>> BEGIN

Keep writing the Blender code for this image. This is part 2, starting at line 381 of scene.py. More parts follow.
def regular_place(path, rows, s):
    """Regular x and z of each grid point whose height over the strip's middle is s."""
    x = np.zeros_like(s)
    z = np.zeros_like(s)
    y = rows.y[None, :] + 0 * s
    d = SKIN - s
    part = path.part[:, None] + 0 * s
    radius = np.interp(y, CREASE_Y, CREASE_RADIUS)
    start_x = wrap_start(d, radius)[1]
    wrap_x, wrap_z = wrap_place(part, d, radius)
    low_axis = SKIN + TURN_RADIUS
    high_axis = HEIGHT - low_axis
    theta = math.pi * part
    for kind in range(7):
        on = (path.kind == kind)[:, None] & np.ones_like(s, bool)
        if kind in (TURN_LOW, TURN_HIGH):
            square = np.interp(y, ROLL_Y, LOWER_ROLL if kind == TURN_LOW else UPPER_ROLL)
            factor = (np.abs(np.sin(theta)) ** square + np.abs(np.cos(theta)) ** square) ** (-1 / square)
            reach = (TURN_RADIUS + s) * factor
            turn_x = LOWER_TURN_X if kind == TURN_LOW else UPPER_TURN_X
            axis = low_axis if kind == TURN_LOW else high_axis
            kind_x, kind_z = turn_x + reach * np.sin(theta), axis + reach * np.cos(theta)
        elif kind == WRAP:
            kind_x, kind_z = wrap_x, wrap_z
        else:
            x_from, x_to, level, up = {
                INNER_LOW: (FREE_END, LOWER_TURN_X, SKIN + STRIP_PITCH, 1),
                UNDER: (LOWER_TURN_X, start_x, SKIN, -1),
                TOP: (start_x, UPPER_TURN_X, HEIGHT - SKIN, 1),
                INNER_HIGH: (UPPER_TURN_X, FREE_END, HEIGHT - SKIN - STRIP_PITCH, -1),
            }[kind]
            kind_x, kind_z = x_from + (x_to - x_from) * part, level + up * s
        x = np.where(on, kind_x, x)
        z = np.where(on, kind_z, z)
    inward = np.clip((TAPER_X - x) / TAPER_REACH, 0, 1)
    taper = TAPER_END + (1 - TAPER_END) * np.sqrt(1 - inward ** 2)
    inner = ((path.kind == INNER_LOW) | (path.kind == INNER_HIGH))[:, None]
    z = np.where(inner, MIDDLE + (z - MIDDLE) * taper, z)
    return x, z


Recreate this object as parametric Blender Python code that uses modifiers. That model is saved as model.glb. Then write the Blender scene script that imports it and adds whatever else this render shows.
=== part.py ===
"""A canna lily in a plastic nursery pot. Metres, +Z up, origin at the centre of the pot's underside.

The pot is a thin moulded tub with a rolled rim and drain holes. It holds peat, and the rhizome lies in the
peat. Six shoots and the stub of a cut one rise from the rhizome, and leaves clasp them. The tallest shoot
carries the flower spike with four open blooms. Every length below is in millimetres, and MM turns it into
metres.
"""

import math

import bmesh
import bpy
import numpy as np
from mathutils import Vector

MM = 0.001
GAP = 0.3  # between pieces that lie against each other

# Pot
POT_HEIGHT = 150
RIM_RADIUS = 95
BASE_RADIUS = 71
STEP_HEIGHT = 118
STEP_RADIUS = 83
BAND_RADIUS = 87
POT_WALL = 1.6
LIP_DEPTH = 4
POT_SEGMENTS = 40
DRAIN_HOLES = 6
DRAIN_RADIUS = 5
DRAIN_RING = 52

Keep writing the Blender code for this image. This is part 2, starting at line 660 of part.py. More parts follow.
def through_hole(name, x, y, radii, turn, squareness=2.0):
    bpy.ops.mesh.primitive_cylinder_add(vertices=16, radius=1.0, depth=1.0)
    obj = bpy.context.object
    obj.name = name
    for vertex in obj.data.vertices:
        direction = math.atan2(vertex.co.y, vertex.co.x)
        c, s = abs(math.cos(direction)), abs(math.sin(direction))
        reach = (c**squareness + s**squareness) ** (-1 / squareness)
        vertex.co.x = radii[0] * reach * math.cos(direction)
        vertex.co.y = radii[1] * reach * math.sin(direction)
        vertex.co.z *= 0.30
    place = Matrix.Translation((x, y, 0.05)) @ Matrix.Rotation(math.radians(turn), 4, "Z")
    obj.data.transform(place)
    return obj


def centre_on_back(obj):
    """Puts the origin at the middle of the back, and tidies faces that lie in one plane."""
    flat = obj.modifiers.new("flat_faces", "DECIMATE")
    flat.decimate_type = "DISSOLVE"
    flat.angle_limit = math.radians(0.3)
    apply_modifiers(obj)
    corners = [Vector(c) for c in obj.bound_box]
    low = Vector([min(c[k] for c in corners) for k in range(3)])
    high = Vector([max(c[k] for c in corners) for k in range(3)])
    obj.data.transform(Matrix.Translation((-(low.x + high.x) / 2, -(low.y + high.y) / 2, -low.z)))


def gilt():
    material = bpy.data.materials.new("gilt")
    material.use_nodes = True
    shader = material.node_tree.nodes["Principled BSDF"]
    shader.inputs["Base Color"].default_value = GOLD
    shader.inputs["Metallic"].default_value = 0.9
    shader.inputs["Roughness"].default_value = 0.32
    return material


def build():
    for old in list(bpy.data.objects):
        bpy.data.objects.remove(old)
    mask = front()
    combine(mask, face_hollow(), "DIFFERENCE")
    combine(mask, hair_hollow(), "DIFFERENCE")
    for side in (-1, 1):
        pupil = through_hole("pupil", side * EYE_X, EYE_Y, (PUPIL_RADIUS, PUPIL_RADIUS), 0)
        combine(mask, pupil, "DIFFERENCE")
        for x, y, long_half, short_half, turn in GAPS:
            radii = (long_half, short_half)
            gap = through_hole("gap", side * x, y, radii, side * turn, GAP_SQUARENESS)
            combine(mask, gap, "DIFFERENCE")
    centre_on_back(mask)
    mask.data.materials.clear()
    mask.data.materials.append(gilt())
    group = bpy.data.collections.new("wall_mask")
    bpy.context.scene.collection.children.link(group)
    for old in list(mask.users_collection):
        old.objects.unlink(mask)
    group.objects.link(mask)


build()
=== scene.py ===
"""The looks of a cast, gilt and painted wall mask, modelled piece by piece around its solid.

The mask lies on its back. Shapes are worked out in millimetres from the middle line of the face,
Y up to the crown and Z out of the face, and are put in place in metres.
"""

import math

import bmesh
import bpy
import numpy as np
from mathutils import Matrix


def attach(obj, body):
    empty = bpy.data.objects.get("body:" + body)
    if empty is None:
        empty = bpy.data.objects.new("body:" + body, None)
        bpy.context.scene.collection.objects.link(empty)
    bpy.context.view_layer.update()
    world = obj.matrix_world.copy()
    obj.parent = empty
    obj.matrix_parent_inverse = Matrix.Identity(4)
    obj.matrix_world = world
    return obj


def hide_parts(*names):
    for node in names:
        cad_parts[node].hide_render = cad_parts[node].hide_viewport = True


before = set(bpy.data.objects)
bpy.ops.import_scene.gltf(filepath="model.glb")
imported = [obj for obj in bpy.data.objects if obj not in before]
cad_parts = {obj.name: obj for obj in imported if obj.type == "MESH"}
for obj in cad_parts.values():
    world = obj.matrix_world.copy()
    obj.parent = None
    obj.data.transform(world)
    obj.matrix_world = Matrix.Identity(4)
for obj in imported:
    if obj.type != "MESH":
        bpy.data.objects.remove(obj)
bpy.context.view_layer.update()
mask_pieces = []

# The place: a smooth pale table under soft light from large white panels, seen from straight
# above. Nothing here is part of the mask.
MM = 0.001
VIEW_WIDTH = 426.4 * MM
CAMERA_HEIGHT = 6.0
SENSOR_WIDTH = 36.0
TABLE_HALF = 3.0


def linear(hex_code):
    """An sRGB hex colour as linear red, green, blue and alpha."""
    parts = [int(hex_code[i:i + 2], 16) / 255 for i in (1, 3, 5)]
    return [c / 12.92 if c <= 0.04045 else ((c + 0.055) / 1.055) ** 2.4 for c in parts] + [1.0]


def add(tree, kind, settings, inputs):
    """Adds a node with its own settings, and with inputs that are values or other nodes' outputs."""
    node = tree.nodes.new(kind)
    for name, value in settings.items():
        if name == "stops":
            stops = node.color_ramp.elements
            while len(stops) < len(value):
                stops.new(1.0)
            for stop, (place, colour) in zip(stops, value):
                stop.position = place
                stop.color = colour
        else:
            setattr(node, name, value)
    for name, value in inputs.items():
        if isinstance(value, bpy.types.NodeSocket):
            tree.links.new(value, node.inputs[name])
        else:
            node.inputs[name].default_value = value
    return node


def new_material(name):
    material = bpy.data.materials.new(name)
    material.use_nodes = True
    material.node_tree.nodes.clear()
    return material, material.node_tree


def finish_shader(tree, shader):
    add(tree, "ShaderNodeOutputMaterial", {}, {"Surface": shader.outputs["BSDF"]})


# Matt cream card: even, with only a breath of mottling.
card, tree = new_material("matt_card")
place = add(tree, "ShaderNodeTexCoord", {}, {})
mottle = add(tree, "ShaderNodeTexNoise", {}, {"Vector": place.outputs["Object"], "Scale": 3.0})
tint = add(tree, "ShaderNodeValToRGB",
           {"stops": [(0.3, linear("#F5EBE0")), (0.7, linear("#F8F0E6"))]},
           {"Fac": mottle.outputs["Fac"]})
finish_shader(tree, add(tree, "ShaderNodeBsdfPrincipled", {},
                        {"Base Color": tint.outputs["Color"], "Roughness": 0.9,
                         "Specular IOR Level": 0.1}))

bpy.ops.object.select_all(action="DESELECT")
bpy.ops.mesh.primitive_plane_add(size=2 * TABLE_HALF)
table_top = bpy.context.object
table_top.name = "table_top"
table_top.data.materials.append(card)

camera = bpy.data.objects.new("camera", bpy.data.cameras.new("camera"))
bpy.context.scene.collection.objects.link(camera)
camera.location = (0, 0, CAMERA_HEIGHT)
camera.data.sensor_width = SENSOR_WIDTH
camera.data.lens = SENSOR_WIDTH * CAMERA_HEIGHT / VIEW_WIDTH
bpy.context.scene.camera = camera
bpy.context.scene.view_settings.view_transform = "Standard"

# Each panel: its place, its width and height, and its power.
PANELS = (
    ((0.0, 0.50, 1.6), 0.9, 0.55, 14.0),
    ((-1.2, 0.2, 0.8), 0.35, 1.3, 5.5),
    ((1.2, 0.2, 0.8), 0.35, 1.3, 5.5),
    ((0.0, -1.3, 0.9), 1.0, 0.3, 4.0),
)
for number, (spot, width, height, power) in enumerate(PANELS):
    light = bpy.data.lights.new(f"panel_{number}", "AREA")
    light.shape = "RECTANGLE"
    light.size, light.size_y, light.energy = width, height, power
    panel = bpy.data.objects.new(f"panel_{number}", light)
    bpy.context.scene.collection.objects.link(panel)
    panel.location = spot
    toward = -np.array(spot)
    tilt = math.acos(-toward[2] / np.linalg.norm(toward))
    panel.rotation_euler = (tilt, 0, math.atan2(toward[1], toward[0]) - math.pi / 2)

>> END

• _Given exercise_:
Transcribe, word for word, every line from the line with "mask.data.materials.clear()" to the line with "for node in", inclusive, and output nothing else.

• _Expected answer_:
    mask.data.materials.clear()
    mask.data.materials.append(gilt())
    group = bpy.data.collections.new("wall_mask")
    bpy.context.scene.collection.children.link(group)
    for old in list(mask.users_collection):
        old.objects.unlink(mask)
    group.objects.link(mask)


build()
=== scene.py ===
"""The looks of a cast, gilt and painted wall mask, modelled piece by piece around its solid.

The mask lies on its back. Shapes are worked out in millimetres from the middle line of the face,
Y up to the crown and Z out of the face, and are put in place in metres.
"""

import math

import bmesh
import bpy
import numpy as np
from mathutils import Matrix


def attach(obj, body):
    empty = bpy.data.objects.get("body:" + body)
    if empty is None:
        empty = bpy.data.objects.new("body:" + body, None)
        bpy.context.scene.collection.objects.link(empty)
    bpy.context.view_layer.update()
    world = obj.matrix_world.copy()
    obj.parent = empty
    obj.matrix_parent_inverse = Matrix.Identity(4)
    obj.matrix_world = world
    return obj


def hide_parts(*names):
    for node in names:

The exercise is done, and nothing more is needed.